Pendant plus d'un quart de siècle, la Grèce a tenté de prévenir toute forme de captation d'héritage, craignant la montée de revendication contre son intégrité territoriale et son patrimoine historique. Le nom de "République de Macédoine du Nord" constitue un compromis entre Skopje et Athènes, élaboré après de longues discussions ; le Premier Ministre grec Tsipras a eu un rôle important pour la mise en place de cette solution, ce qui permettrait un retour de la Grèce sur la scène européenne, après en avoir fini avec les plans de sauvetage. Le compromis proposé est une manière, pour la Macédoine comme pour la Grèce, de reprendre l'initiative dans l'Europe du Sud-Est. 

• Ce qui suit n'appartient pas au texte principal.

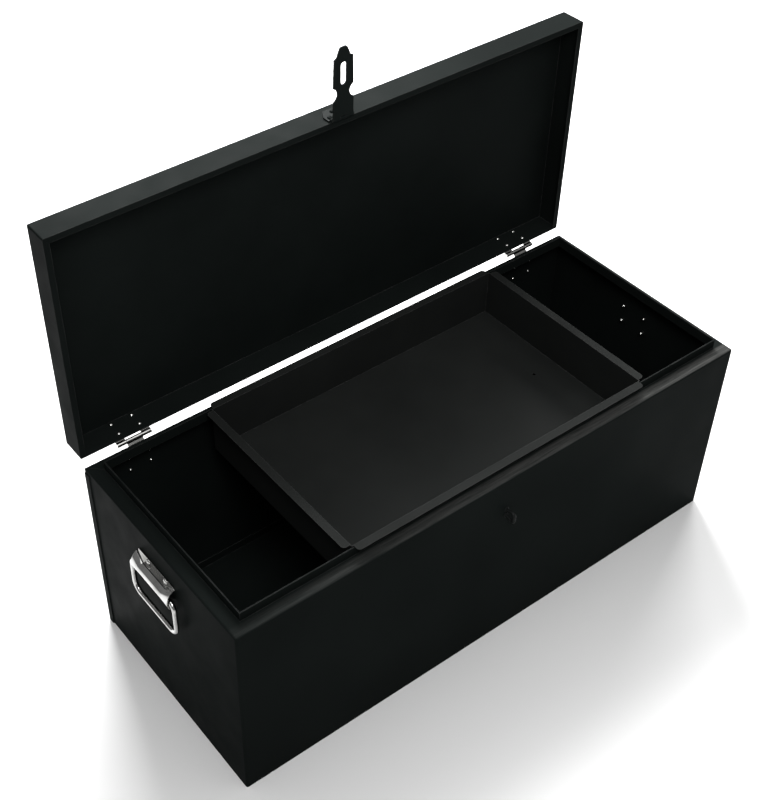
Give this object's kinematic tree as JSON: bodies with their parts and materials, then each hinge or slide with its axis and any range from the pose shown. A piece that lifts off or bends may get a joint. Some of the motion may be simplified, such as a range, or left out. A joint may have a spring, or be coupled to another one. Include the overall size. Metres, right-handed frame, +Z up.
{
  "type": "steel toolbox",
  "caption": "Long steel toolbox with a hinged pan lid, a hasp and staple, drop handles on the ends and a lift-out tray that slides along the rim.",
  "frame": {"origin": "middle of the underside of the box", "axes": "+X along the length to the right, -Y to the front with the hasp, +Z up"},
  "size_m": [0.84, 0.395, 0.7356],
  "materials": {
    "box_paint": "semi-matte black powder coat",
    "tray_paint": "semi-matte black powder coat",
    "hasp_paint": "black paint, worn at the edges",
    "hinge_plate": "zinc plated",
    "pin_steel": "bright drawn steel",
    "rivet_steel": "bright steel, set",
    "handle_plate": "bright zinc plate",
    "handle_rod": "bright zinc plate"
  },
  "bodies": {
    "body": {"body_wrap": "box_paint", "back_panel": "box_paint", "floor_pan": "box_paint", "left_hinge_body_leaf": "hinge_plate", "right_hinge_body_leaf": "hinge_plate", "left_hinge_pin": "pin_steel", "right_hinge_pin": "pin_steel", "body_hinge_rivets": "rivet_steel", "staple": "hasp_paint", "left_handle_plate": "handle_plate", "right_handle_plate": "handle_plate", "left_handle_rivets": "rivet_steel", "right_handle_rivets": "rivet_steel"},
    "lid": {"lid_pan": "box_paint", "left_hinge_lid_leaf": "hinge_plate", "right_hinge_lid_leaf": "hinge_plate", "lid_hinge_rivets": "rivet_steel", "hasp_base": "hasp_paint", "hasp_pin": "pin_steel", "hasp_rivets": "rivet_steel"},
    "hasp": {"hasp_strap": "hasp_paint"},
    "left_bail": {"left_handle_bail": "handle_rod"},
    "right_bail": {"right_handle_bail": "handle_rod"},
    "tray": {"tray_pan": "tray_paint"}
  },
  "joints": [
    {"name": "lid_hinge", "type": "hinge", "parent": "body", "child": "lid", "pos_m": [0, 0.174, 0.297], "axis": [1, 0, 0], "range_deg": [0, 90]},
    {"name": "hasp_pivot", "type": "hinge", "parent": "lid", "child": "hasp", "pos_m": [0, 0.173, 0.6416], "axis": [1, 0, 0], "range_deg": [-90, 90]},
    {"name": "left_bail_pivot", "type": "hinge", "parent": "body", "child": "left_bail", "pos_m": [-0.4145, 0.0015, 0.241], "axis": [0, 1, 0], "range_deg": [-5, 90]},
    {"name": "right_bail_pivot", "type": "hinge", "parent": "body", "child": "right_bail", "pos_m": [0.4145, 0.0015, 0.241], "axis": [0, -1, 0], "range_deg": [-5, 90]},
    {"name": "tray_slide", "type": "slide", "parent": "body", "child": "tray", "axis": [1, 0, 0], "range_m": [-0.156, 0.14]}
  ]
}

Quelles sont les causes profondes qui animeront le vote pour les deux visions qui s'opposent ? Faut-il craindre des tensions dans le pays à ce sujet ? 

La majorité des deux tiers sera compliquée à atteindre : la coalition au pouvoir, les sociaux-démocrates et les représentants des minorités albanaises, n'ont pas cette marge. Et ce, d'autant plus que le Président macédonien, Gjorge Ivanov, a déclaré devant l'Assemblée Générale des Nations Unies vouloir s'abstenir sur le référendum. Les intransigeants de l'opposition voient une belle occasion de fragiliser le gouvernement actuel. 

 Le référendum intéressera également de nombreux acteurs politiques internationaux : Viktor Orban a ouvertement soutenu les efforts du parti d'opposition, arguant qu'il fallait refuser "de céder à la pression des puissances étrangères", une position partagée par la Russie, qui ne souhaite pas pousser la Macédoine vers une orientation euro-atlantique. La chancelière allemande, elle, a pris position très ouvertement en faveur du changement de nom, de même que les Etats-Unis. 

A l'occasion d'un référendum dans un pays de deux millions d'habitants, c'est donc bien à une répétition générale des élections européennes à laquelle nous assistons.